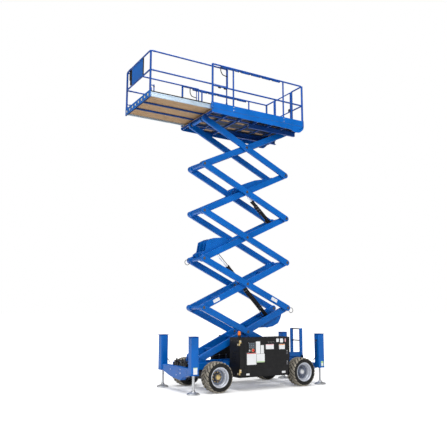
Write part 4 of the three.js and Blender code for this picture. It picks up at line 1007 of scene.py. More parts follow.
def cover_door(side, name, body, labels):
    shape = Shape(f"{name}_door_panel")
    front = cover_front(side)
    hinge, seam = front - 12, front + 108
    inner, outer = side * (COVER_OUT - 25), side * COVER_OUT
    y0, y1 = sorted((inner, outer))
    shape.prism([(seam + 3, SKIRT_Z), (705, SKIRT_Z), (COVER_REAR, 700), (COVER_REAR, COVER_TOP),
                 (seam + 3, COVER_TOP)],
                y0, y1, BLACK, bevel=5, segments=3)
    shape.prism([(front + 3, SKIRT_Z), (seam - 2, SKIRT_Z), (seam - 2, COVER_TOP), (front + 3, COVER_TOP)],
                y0, y1, BLACK,
                bevel=5, segments=3)
    skirt = [(inner, 300), (side * (COVER_OUT - 19), 298), (side * (COVER_OUT - 0.5), SKIRT_Z + 1),
             (inner, SKIRT_Z + 1)]
    shape.prism(skirt, seam + 3, 690, BLACK, "x", 3)
    shape.prism(skirt, front + 3, seam - 2, BLACK, "x", 3)
    shape.box(seam - 13, seam + 12, side * (COVER_OUT - 24), side * (COVER_OUT - 9), 302, COVER_TOP - 6,
              BLACK, 1)
    shape.box(front + 4, front + 205, side * (COVER_OUT - 24), side * (COVER_OUT - 4), COVER_LOW + 1, 302,
              BLACK, 4)
    for z in HINGE_HEIGHTS:
        shape.rod((hinge, side * HINGE_Y, z - 15), (hinge, side * HINGE_Y, z + 58), 10, BRASS, 20, 1.5)
        shape.box(hinge, front + 30, side * (COVER_OUT - 1), side * (HINGE_Y + 3.5), z - 14, z + 57, BRASS,
                  2.5)
        shape.bolt((front + 16, side * (HINGE_Y + 3), z + 36), (0, side, 0), 8, ZINC, 4)
    for x in (-400, 0, 400)[side > 0:]:
        shape.box(x - 25, x + 25, side * (COVER_OUT - 26), side * (COVER_OUT - 24.5), 480, 1100, BLACK, 0.6)
    for x, z in ((655, 560), (655, 800)):
        paddle_latch(shape, x, z, side)
    # Three black vent hoods; the bright zinc strip along each hood's lower lip is a painted highlight.
    for i in range(3):
        x = 132 + 70 * i
        shape.prism([(x - 24, 1040), (x + 24, 1040), (x + 18, 1066), (x - 18, 1066)],
                    *sorted((side * (COVER_OUT - 3), side * (COVER_OUT + 6))),
                    BLACK, bevel=3)
        shape.box(x - 20, x + 20, side * COVER_OUT, side * (COVER_OUT + 6.5), 1037, 1041, ZINC, 0.8)
    for args in labels:
        label(shape, *args[:4], side, *args[4:])
    shape.finish(body, (f"{name}_door",))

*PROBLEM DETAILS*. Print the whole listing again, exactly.

*THE RESULT*.
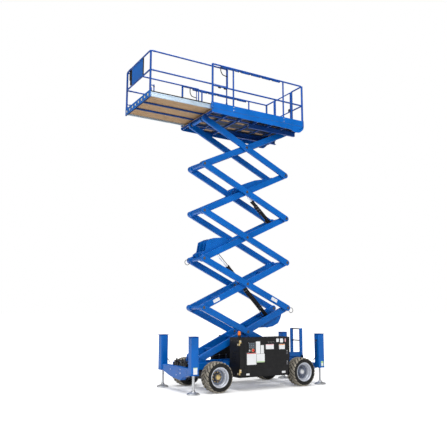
Write part 4 of the three.js and Blender code for this picture. It picks up at line 1007 of scene.py. More parts follow.
def cover_door(side, name, body, labels):
    shape = Shape(f"{name}_door_panel")
    front = cover_front(side)
    hinge, seam = front - 12, front + 108
    inner, outer = side * (COVER_OUT - 25), side * COVER_OUT
    y0, y1 = sorted((inner, outer))
    shape.prism([(seam + 3, SKIRT_Z), (705, SKIRT_Z), (COVER_REAR, 700), (COVER_REAR, COVER_TOP),
                 (seam + 3, COVER_TOP)],
                y0, y1, BLACK, bevel=5, segments=3)
    shape.prism([(front + 3, SKIRT_Z), (seam - 2, SKIRT_Z), (seam - 2, COVER_TOP), (front + 3, COVER_TOP)],
                y0, y1, BLACK,
                bevel=5, segments=3)
    skirt = [(inner, 300), (side * (COVER_OUT - 19), 298), (side * (COVER_OUT - 0.5), SKIRT_Z + 1),
             (inner, SKIRT_Z + 1)]
    shape.prism(skirt, seam + 3, 690, BLACK, "x", 3)
    shape.prism(skirt, front + 3, seam - 2, BLACK, "x", 3)
    shape.box(seam - 13, seam + 12, side * (COVER_OUT - 24), side * (COVER_OUT - 9), 302, COVER_TOP - 6,
              BLACK, 1)
    shape.box(front + 4, front + 205, side * (COVER_OUT - 24), side * (COVER_OUT - 4), COVER_LOW + 1, 302,
              BLACK, 4)
    for z in HINGE_HEIGHTS:
        shape.rod((hinge, side * HINGE_Y, z - 15), (hinge, side * HINGE_Y, z + 58), 10, BRASS, 20, 1.5)
        shape.box(hinge, front + 30, side * (COVER_OUT - 1), side * (HINGE_Y + 3.5), z - 14, z + 57, BRASS,
                  2.5)
        shape.bolt((front + 16, side * (HINGE_Y + 3), z + 36), (0, side, 0), 8, ZINC, 4)
    for x in (-400, 0, 400)[side > 0:]:
        shape.box(x - 25, x + 25, side * (COVER_OUT - 26), side * (COVER_OUT - 24.5), 480, 1100, BLACK, 0.6)
    for x, z in ((655, 560), (655, 800)):
        paddle_latch(shape, x, z, side)
    # Three black vent hoods; the bright zinc strip along each hood's lower lip is a painted highlight.
    for i in range(3):
        x = 132 + 70 * i
        shape.prism([(x - 24, 1040), (x + 24, 1040), (x + 18, 1066), (x - 18, 1066)],
                    *sorted((side * (COVER_OUT - 3), side * (COVER_OUT + 6))),
                    BLACK, bevel=3)
        shape.box(x - 20, x + 20, side * COVER_OUT, side * (COVER_OUT + 6.5), 1037, 1041, ZINC, 0.8)
    for args in labels:
        label(shape, *args[:4], side, *args[4:])
    shape.finish(body, (f"{name}_door",))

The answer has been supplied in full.